Matheus Henrique Dias, biomédico e especialista em biologia molecular, descobriu que, em vez de tentar parar as células cancerígenas, é possível estimulá-las até que sobrecarreguem e morram. Tratamento vai ser testado na Europa.
Uma pesquisa conduzida por um brasileiro pode revolucionar o tratamento do câncer colorretal, o segundo mais comum no Brasil e o mesmo que tem a cantora Preta Gil. Matheus Henrique Dias, biomédico e especialista em biologia molecular, descobriu que, em vez de tentar parar as células cancerígenas, é possível estimulá-las até que sobrecarreguem, causando um “tilt” que as leva à morte.
(No inglês, ‘tilt’ significa inclinar ou inclinação. No universo dos videogames, ‘tilt’ é usado para dizer que o jogo teve um erro e ficou travado.)
A ideia pode parecer contraditória, mas foi exatamente analisando como as células reagiam ao serem superestimuladas que o pesquisador descobriu o tratamento, que vai na contramão de tudo que se conhece hoje. Tratamentos convencionais, como quimio e radioterapia, por exemplo, agem para frear a reprodução das células.
O tumor cancerígeno é um amontoado de células que se perdem da rota natural por uma mutação no DNA e começam a se multiplicar de forma desordenada. É dando um ‘tilt’ nesse processo que o tratamento age.
O estudo, citado em importantes revistas científicas, está sendo conduzido pelo biomédico em um dos mais renomados institutos de pesquisa sobre o câncer na Europa, o Instituto do Câncer da Holanda. O tratamento vai entrar na primeira fase de testes, já com pacientes, nos próximos meses. Depois disso, serão necessárias novas etapas até que possa ficar disponível.
O g1 conversou com especialistas do Instituto Nacional do Câncer (Inca) e do Instituto do Câncer do Estado de São Paulo (Icesp) que reforçam que a descoberta é inovadora e pode mudar a trajetória do tratamento, mas ainda são necessários testes.
Acidente de laboratório’
Matheus é biomédico e há quase 20 anos se dedica a pesquisa com um objetivo: encontrar nas análises uma solução que pudesse ajudar a salvar pessoas. Ele ainda não sabia que trabalharia com câncer quando começou a pesquisa que deu base à descoberta, há quase dez anos, e diz que a solução que encontrou foi quase um “acidente de laboratório”.

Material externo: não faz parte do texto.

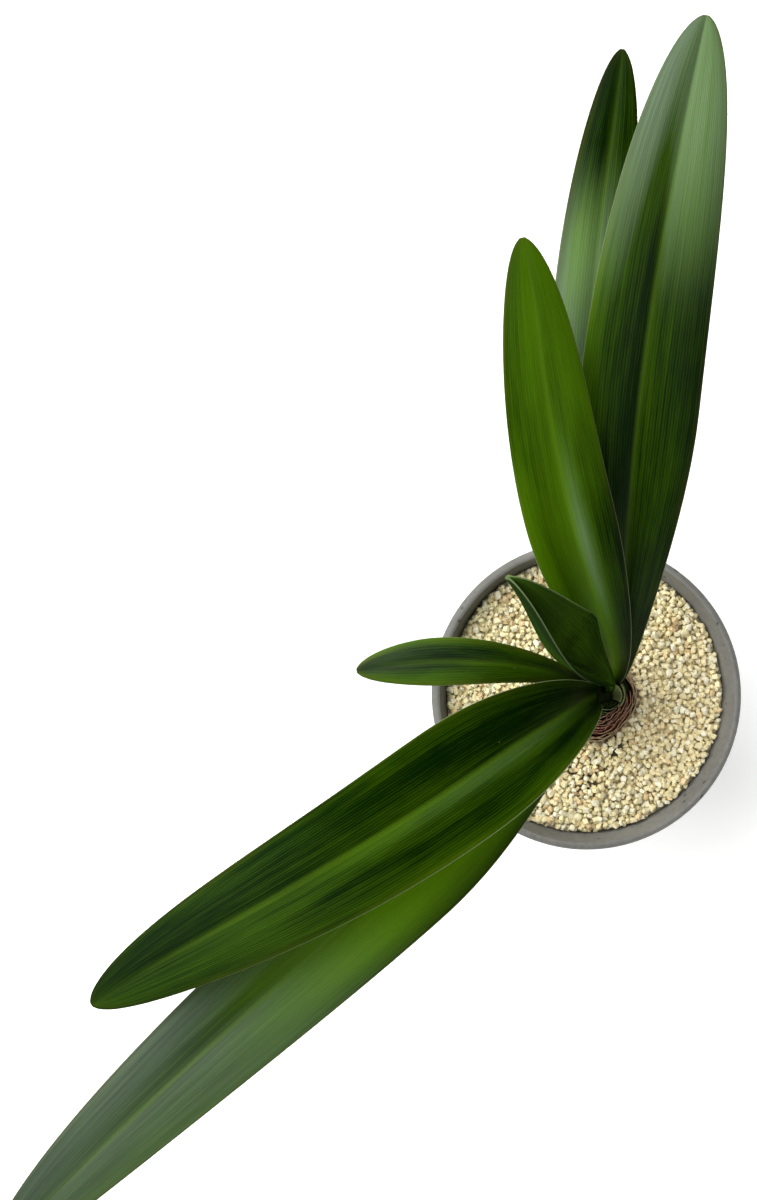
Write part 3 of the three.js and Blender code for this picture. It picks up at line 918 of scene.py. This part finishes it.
gravelForm = {
    "soilTop": 115.3, "bedTop": 120, "bedSides": 96, "wallGaps": (0.4, 0.5),  # at the bed's top and foot
    "floor": 119.3, "seat": 0.5,  # a grain on the bed sits this share of its radius above that floor
    "reach": 67.4, "spread": 0.46,  # below 0.5 the grains crowd a little towards the wall
    "neckX": bulbForm["x"], "neckY": bulbForm["y"], "neckHole": 20.7,
    "grainRadius": (0.7, 2.0), "count": 3900, "tries": 6, "seed": 7,
    "nesting": 0.76,  # how close two grains come, as a share of their radii
    "clearance": 0.6,  # how much of its radius a grain keeps from the wall and from the cracks
    "shapes": 16, "blank": 1.5, "rounding": 0.5, "chipping": 0.34, "squash": (1.0, 0.82, 0.66),
    "oversize": 1.15,
    "tintShare": 0.7, "mottleShare": 0.4,
    "cracks": [(19.5, -20, 13, -32), (-9, -38, 3, -40), (3, -40, 12, -35), (-5, -45, 8, -43)],
    "darkSpots": [(16, -26, 8), (1, -40, 13)],  # x, y and reach of the darker bed under the cracks
    "gritTones": [(0.5, 0.42, 0.24, 1), (0.85, 0.76, 0.5, 1)], "crackTone": (0.1, 0.08, 0.055, 1),
}

gravelKinds = {
    # light and dark tone, share of the grains
    "gravel_cream": ((0.88, 0.8, 0.52, 1), (0.82, 0.71, 0.42, 1), 0.62),
    "gravel_white": ((0.88, 0.84, 0.66, 1), (0.84, 0.78, 0.56, 1), 0.28),
    "gravel_tan": ((0.84, 0.66, 0.38, 1), (0.66, 0.5, 0.28, 1), 0.1),
}


def makeGrainShapes(form):
    # a few broken stones, each a cube that is rounded, chipped and squashed
    shapes = []
    for index in range(form["shapes"]):
        bpy.ops.object.select_all(action="DESELECT")
        bpy.ops.mesh.primitive_cube_add(size=form["blank"])
        grain = bpy.context.object
        bpy.ops.object.mode_set(mode="EDIT")
        bpy.ops.mesh.select_all(action="SELECT")
        bpy.ops.mesh.subdivide(number_cuts=1)
        bpy.ops.transform.tosphere(value=form["rounding"])
        bpy.ops.transform.vertex_random(offset=form["chipping"], seed=index + 1, normal=0.3)
        bpy.ops.transform.resize(value=form["squash"])
        bpy.ops.object.mode_set(mode="OBJECT")
        points = np.array([vertex.co for vertex in grain.data.vertices])
        faces = [tuple(face.vertices) for face in grain.data.polygons]
        shapes.append((points, faces))
        bpy.data.objects.remove(grain)
    return shapes


def crackDistance(form, x, y):
    # how far a point is from the nearest crack between the grains
    gaps = []
    for startX, startY, endX, endY in form["cracks"]:
        alongX, alongY = endX - startX, endY - startY
        share = ((x - startX) * alongX + (y - startY) * alongY) / (alongX ** 2 + alongY ** 2)
        share = min(max(share, 0), 1)
        gaps.append(math.hypot(x - startX - share * alongX, y - startY - share * alongY))
    return min(gaps)


def restHeight(form, cells, cell, x, y, radius):
    # where a grain comes to rest on the ones round it
    height = form["floor"] + form["seat"] * radius
    column, row = int(x // cell), int(y // cell)
    for key in ((column + i, row + j) for i in (-1, 0, 1) for j in (-1, 0, 1)):
        for otherX, otherY, otherHeight, otherRadius in cells.get(key, ()):
            gap = form["nesting"] * (radius + otherRadius)
            apart = math.hypot(x - otherX, y - otherY)
            if apart < gap:
                height = max(height, otherHeight + math.sqrt(gap * gap - apart * apart))
    return height


def dropGrains(form):
    # grains fall one by one, each into the lowest of a few tries
    random.seed(form["seed"])
    cell = 2.2 * form["grainRadius"][1]  # grains that touch lie in the same cell or in the next one
    cells = {}
    grains = []
    while len(grains) < form["count"]:
        radius = random.triangular(*form["grainRadius"])
        clearance = form["clearance"] * radius
        best = None
        for attempt in range(form["tries"]):
            distance = (form["reach"] - clearance) * random.random() ** form["spread"]
            angle = random.uniform(0, 2 * math.pi)
            x, y = distance * math.cos(angle), distance * math.sin(angle)
            neckX, neckY = x - form["neckX"], y - form["neckY"]
            if math.hypot(neckX, neckY) < form["neckHole"] + radius - dent(math.atan2(neckY, neckX)):
                continue
            if crackDistance(form, x, y) < clearance:
                continue
            height = restHeight(form, cells, cell, x, y, radius)
            if best is None or height < best[2]:
                best = (x, y, height, radius)
        if best:
            grains.append(best)
            cells.setdefault((int(best[0] // cell), int(best[1] // cell)), []).append(best)
    return grains


def makeGrainMaterial(form, name, light, dark):
    material, tree, shader = startMaterial(name + "_stone", Roughness=0.7, Specular_IOR_Level=0.2)
    tint = splitVector(tree, readAttribute(tree, "tint"))["X"]
    mottle = noise(tree, objectPlace(tree), scale=500)
    share = calc(tree, "ADD", calc(tree, "MULTIPLY", tint, form["tintShare"]),
                 remap(tree, mottle, *softSpan, 0, form["mottleShare"]))
    tree.links.new(mixColour(tree, share, light, dark), shader.inputs["Base Color"])
    addBump(tree, shader, mottle, strength=0.3, distance=0.2 * mm)
    return material


def joinGrains(form, name, chosen, shapes, material):
    points, faces, tints = [], [], []
    start = 0
    for x, y, height, radius in chosen:
        shapePoints, shapeFaces = random.choice(shapes)
        turn = Euler([random.uniform(0, 2 * math.pi) for axis in range(3)]).to_matrix()
        placed = shapePoints @ np.array(turn).T * radius * form["oversize"] + (x, y, height)
        points.append(placed * mm)
        faces += [tuple(start + corner for corner in face) for face in shapeFaces]
        tints += [random.random()] * len(shapePoints)
        start += len(shapePoints)
    mesh = bpy.data.meshes.new(name)
    mesh.from_pydata(np.vstack(points), [], faces)
    tints = np.array(tints)
    addAttribute(mesh, "tint", [tints, tints, tints])
    mesh.materials.append(material)
    piece = bpy.data.objects.new(name, mesh)
    bpy.context.scene.collection.objects.link(piece)
    return piece


def makeGritMaterial(form):
    material, tree, shader = startMaterial("packedGrit", Roughness=0.9)
    place = objectPlace(tree)
    grit = noise(tree, place, scale=700, detail=4, rough=0.7)
    colour = mixColour(tree, remap(tree, grit, *crispSpan), *form["gritTones"])
    for x, y, reach in form["darkSpots"]:
        gap = distanceTo(tree, place, (x, y, form["bedTop"]))
        dark = remap(tree, gap, reach * 0.7 * mm, reach * mm, 1.0, 0.0)
        colour = mixColour(tree, dark, colour, form["crackTone"])
    tree.links.new(colour, shader.inputs["Base Color"])
    addBump(tree, shader, grit, strength=1.0, distance=1 * mm)
    return material


def makeBed(form):
    # a plain ring of packed grit that fills in under the grains
    foot, top, hole = form["soilTop"], form["bedTop"], form["neckHole"]
    topGap, footGap = form["wallGaps"]
    outline = [(hole, foot), (hole, top), (innerRadius(top) - topGap, top),
               (innerRadius(foot) - footGap, foot), (hole, foot)]
    piece = turnOutline(outline, form["bedSides"])
    piece.data.materials.append(makeGritMaterial(form))
    finishPiece(piece, "gravel_bed", "gravel", "gravel")
    print("gravel bed", len(piece.data.polygons), "faces")


def makeGravel(form):
    makeBed(form)
    shapes = makeGrainShapes(form)
    grains = dropGrains(form)
    draws = [random.random() for grain in grains]
    share = 0
    for name, (light, dark, part) in gravelKinds.items():
        chosen = [grain for grain, draw in zip(grains, draws) if share <= draw < share + part]
        share += part
        piece = joinGrains(form, name, chosen, shapes, makeGrainMaterial(form, name, light, dark))
        finishPiece(piece, name, "gravel", "gravel")
        keepSharpEdges(piece)
        print(name, len(chosen), "grains, highest", round(max(grain[2] for grain in chosen), 1))


# Everything is made in this order

addCamera(cameraView)
buildStage(stageLook)
for leafName, leafValues in leaves.items():
    makeLeaf(leafName, leafValues)
makePot(potForm)
makeBulb(bulbForm)
makeTunic(scaleForm)
makeSheaths(scaleForm)
coverSoil(soilLook)
makeGravel(gravelForm)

Ele ainda estava no Brasil em uma pesquisa sobre como as células se dividiam. Para poder ver melhor, aplicou uma substância que deveria agir como um estimulante, fazendo com que as células se multiplicassem mais rápido. No entanto, o que ele viu foi completamente o contrário.
A gente não acreditou no que estava vendo, refizemos os testes inúmeras vezes e o resultado era sempre o mesmo. Foi quando percebemos que tínhamos um achado. Quando esse sinal para a célula se multiplicar aumenta, gera um stress tão intenso que ela não consegue mais lidar com isso. Então, ela se divide menos.
Depois dessa etapa, decidiu aplicar a descoberta em células de câncer e foi chamado para o Netherlands Cancer Institute, na Holanda, onde passou cinco anos até encontrar a resposta para o tratamento.
Como funciona o tratamento?
O tratamento, publicado na revista científica “Câncer Discovery”, uma das mais renomadas no assunto, traz como solução a união de duas medicações que conseguem estressar a célula até o ‘tilt’ e, depois, impedir que ela tente se corrigir. Com isso, as células cancerígenas morrem.